Kitab'dan maksad Kur'an-ı Kerîm'dir. Sünnet'den maksad, Peygamberimizin mübarek sözleri, yaptığı veya yapıldığını görüp de yasaklamadığı işlerdir. Peygamber Efendimizin evvelce yasaklamadığı bir şeyi görüp de ona karşı susmaları, o şeyin meşru olduğunu gösterir.

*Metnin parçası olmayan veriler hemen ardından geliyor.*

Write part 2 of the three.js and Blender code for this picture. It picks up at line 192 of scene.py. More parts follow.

Ümmet'in icmaından maksad, bir asırda bulunan bütün müctehidlerin bir olayın şer'î hükmü hakkında birleşmeleridir. Peygamber Efendimiz: "Ümmetim (sapıklık) üzerinde toplanmaz," buyurmuştur. Bir hadis-i şerifte de: "Müslümanların güzel gördüğü bir şey, Allah yanında da güzeldir," buyurulmuştur. Onun için müslümanların din varlıklarını temsil eden bütün müctehidlerin bir mesele üzerinde aynı görüş ve fikirde bulunmaları, o meselede şer'an geçerli bir delil, bir hüccettir.

Kıyas-ı Fukahaya gelince: Bundan maksad da, bir olayın kitab, sünnet veya icma-i ümmet ile sabit olan hükmünü, aynı illet ve sebebe, aynı hikmete bağlayarak o olayın tam benzerinde de göstermekten ibarettir. Bu ikinci olay üzerinde varılan hüküm de güzel düşünülünce, anlaşılır ki, yine hüküm, kitab, sünnet ve icma-i ümmet ile sabit olmuştur. Müctehid yaptığı kıyas ile bu hükmü yeniden meydana çıkarmış oluyor.

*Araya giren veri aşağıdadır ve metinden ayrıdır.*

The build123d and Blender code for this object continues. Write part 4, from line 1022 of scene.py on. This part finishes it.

Kıyas-ı Fukaha, bir ictihad meselesidir. Bunun meşru ve makbul olması şeriatça sabittir.
"Ey akıl ve düşünce sahibleri! İbret alınız" mealindeki Kur'an emri buna delildir. Resûl-i Ekrem Efendimiz ümmetinin fıkıh alimleri için böyle bir içtihadı caiz görmüş ve övmüşlerdir.

Bir örnek gösterebiliriz: Peygamberimiz ashab-ı kiramdan Muaz İbni Cebel'i (radıyallahu anh) kadı tayin etmişti. Peygamberimiz ona: "Ey Muaz, ne ile hükmedeceksin?" diye sorunca:

- Kitab ile hükmedeceğim, onda bulamazsam sünnet ile hükmedeceğim, onda bulamazsam ictihadımla hükmedeceğim cevabını vermişti.

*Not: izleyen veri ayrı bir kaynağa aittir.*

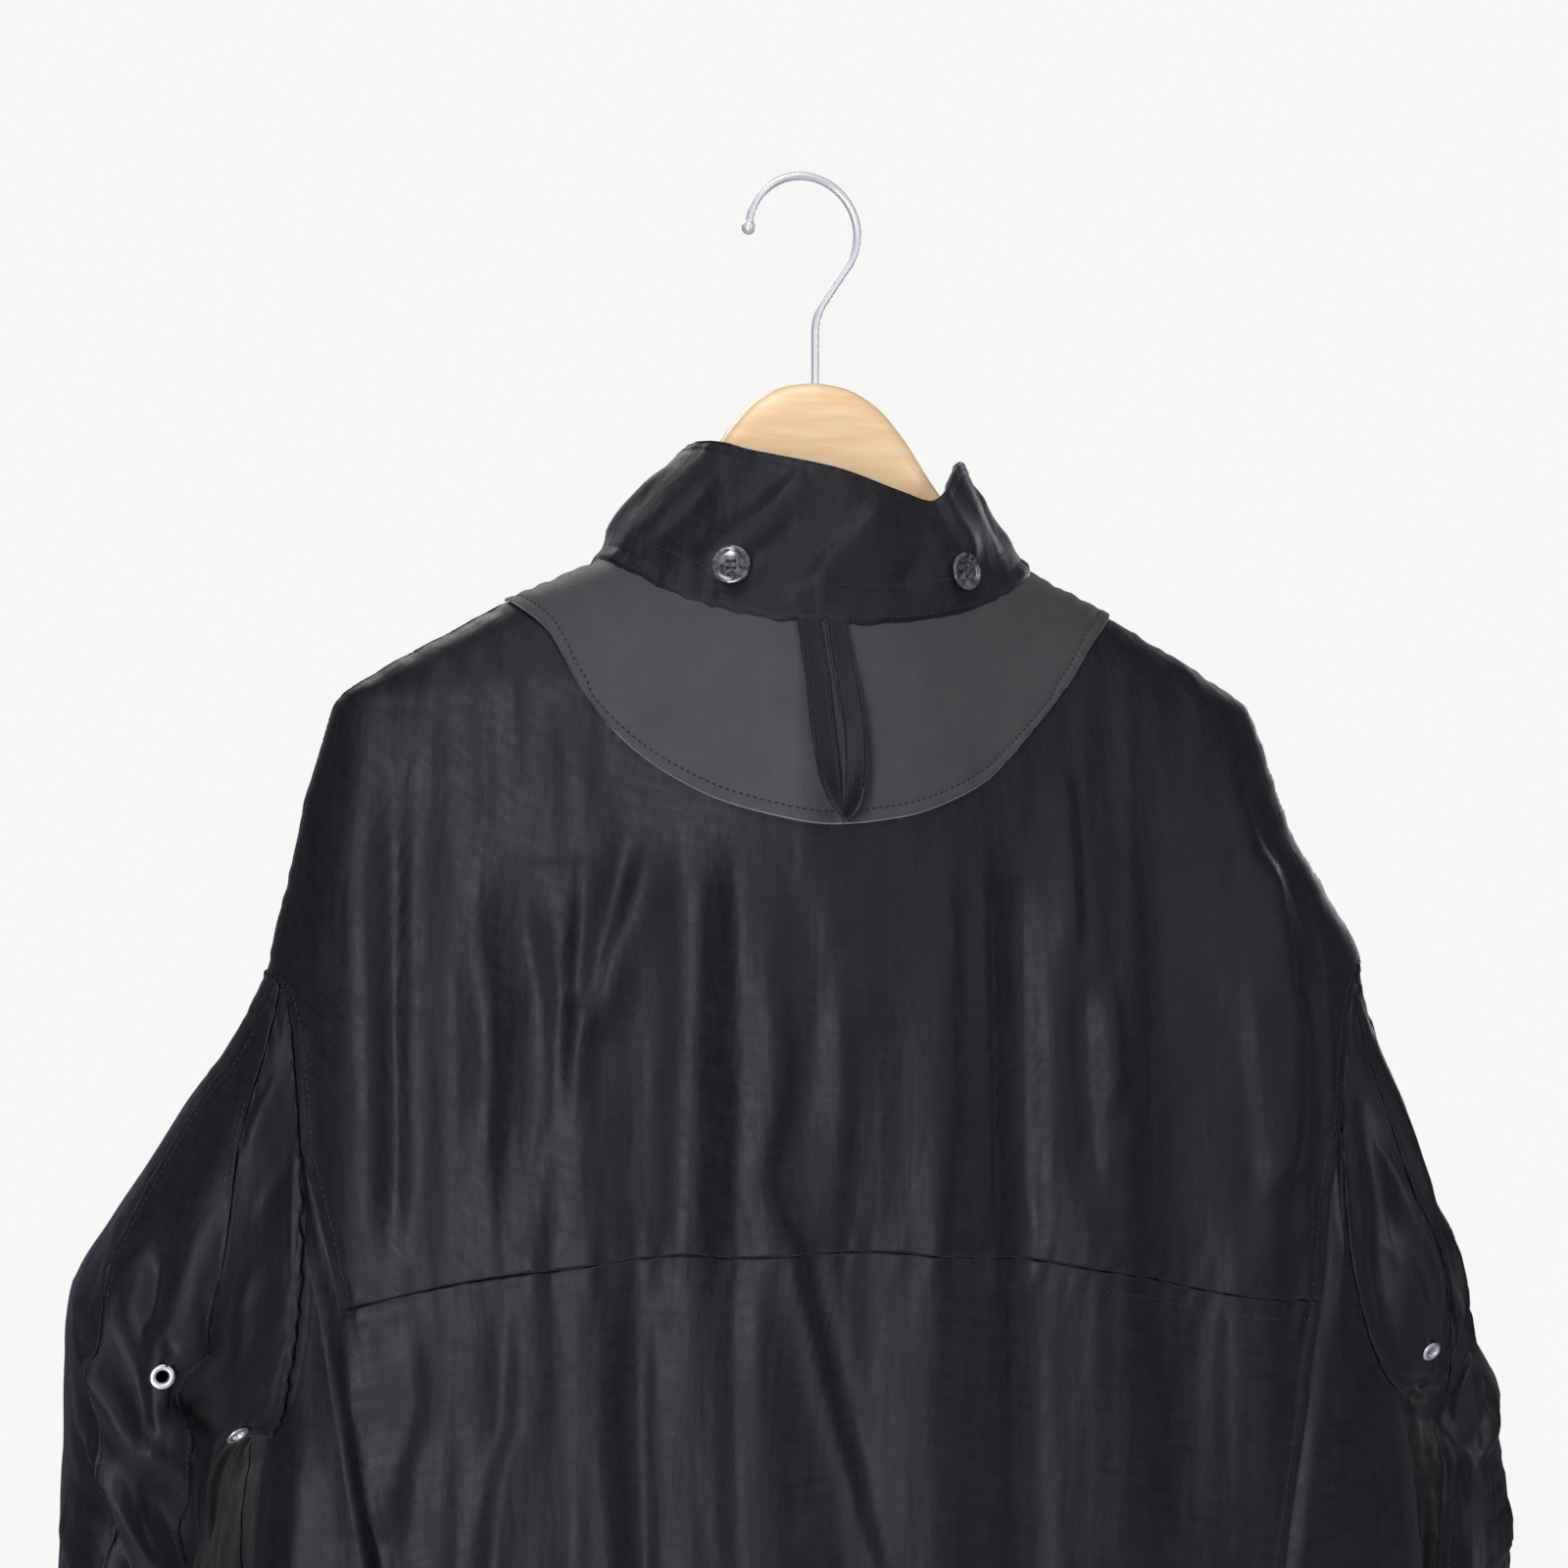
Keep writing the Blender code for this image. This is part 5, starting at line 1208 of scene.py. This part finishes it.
SLEEVE_STEP = 3.0
FINE_STEP = 2.0
ROPE_TOP_Z = -455.0
ROPE_HIGH = {"left": 4.4, "right": 1.8}
armhole_points, sleeve_faces, sleeve_rows = {}, {}, []
for side, sign in SIDES.items():
    armhole_points[side] = cloth(*armhole(sign, ARMHOLE_ANGLES))
    many = smooth_sleeve(side, np.linspace(0, 1, 200)[:, None], np.arange(0, 360, 15)[None, :])
    length = np.concatenate([[0], np.cumsum(np.linalg.norm(np.diff(many, axis=0), axis=-1).mean(1))])
    rows = spaced(length[-1], SLEEVE_STEP)
    s = np.interp(rows, length / length[-1], np.linspace(0, 1, 200))[:, None]
    outer_seam = column(SLEEVE_SEAMS, SEAM_COLUMNS, "outer_seam", s)
    back_seam = column(SLEEVE_SEAMS, SEAM_COLUMNS, "back_seam", s)
    under_seam = np.full_like(s, UNDERARM_SEAM)
    spans = {
        "outer": (under_seam - 360, outer_seam, 215.0, {"right": PLAIN}, (0.31, 0.48), 0.086),
        "back": (outer_seam, back_seam, 70.0, {"left": SEWN, "right": SEWN}, (0.12, 0.48), 0.0207),
        "under": (back_seam, under_seam, 110.0, {"left": PLAIN}, (0.20, 0.40), 0.025),
    }
    for part, (first, last, width, seams, flat, area) in spans.items():
        angle = first + (last - first) * spaced(width, SLEEVE_STEP if part == "outer" else FINE_STEP)[None, :]
        seams = {"top": (PUCKER, 13.0, 0.0), **seams}
        base, out = sleeve(side, s, angle)
        low_share = np.clip((ROPE_TOP_Z - base[:1, :, 2]) / 30, 0, 1)
        gathered = rope(base, "top", ROPE_HIGH[side] * low_share * np.clip((angle[:1] - 30) / 30, 0, 1))
        face = base + out * (seam_relief(base, seams) + gathered)[..., None]
        name = f"cloth_sleeve_{part}_{side}"
        holes = [(*eyelet_seat(side, s0, a0), CLOTH_HOLE) for where, s0, a0 in EYELETS[side] if where == part]
        made = shell(name, face, out, CLOTH, shell_cloth, holes)
        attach(made, "root")
        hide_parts(f"sleeve_{part}_{side}")
        sleeve_faces[side, part] = face, grid_normals(face, out)
    sleeve_rows += [
        stitch_row(*sleeve_faces[side, "back"], "left", BAND, (0.05, 1)),
        stitch_row(*sleeve_faces[side, "back"], "right", BAND, (0.12, 1)),
    ]
    cuff_angles = np.linspace(UNDERARM_SEAM - 360, UNDERARM_SEAM, 145)[None, :]
    edge, _ = sleeve(side, np.ones_like(cuff_angles), cuff_angles)
    out = edge - edge[:, :-1].mean(1, keepdims=True)
    out[..., 2] = 0
    out = unit(out)
    down = spaced(CUFF_LENGTH, 3.0)[:, None, None] * CUFF_LENGTH
    base = edge - np.array([0.0, 0.0, 1.0]) * (CUFF_DROP + down)
    out = np.broadcast_to(out, base.shape)
    face = base + out * (CUFF_LIFT + seam_relief(base, {"top": FOLDED, "bottom": FOLDED}))[..., None]
    made = shell(f"cloth_cuff_{side}", face, out, CUFF_CLOTH, shell_cloth)
    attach(made, "root")
    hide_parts(f"cuff_{side}")
    sleeve_rows += [stitch_row(face, out, "top", 5.0), stitch_row(face, out, "bottom", 5.0)]
stitches("stitches_sleeves", sleeve_rows, thread_cloth)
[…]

Peygamber Efendimiz de bu cevap üzerine: "Yüce Allah'a hamd olsun ki, peygamberinin görevlendirdiği elçisini, peygamberinin razı olduğu şeye kavuşturmuştur," buyurarak memnuniyetini açıklamıştı.
Bu bakımdan yetkili alimlerin kıyas yolu ile ictihad yapmaları da şeriatça pek güzel bulunmaktadır.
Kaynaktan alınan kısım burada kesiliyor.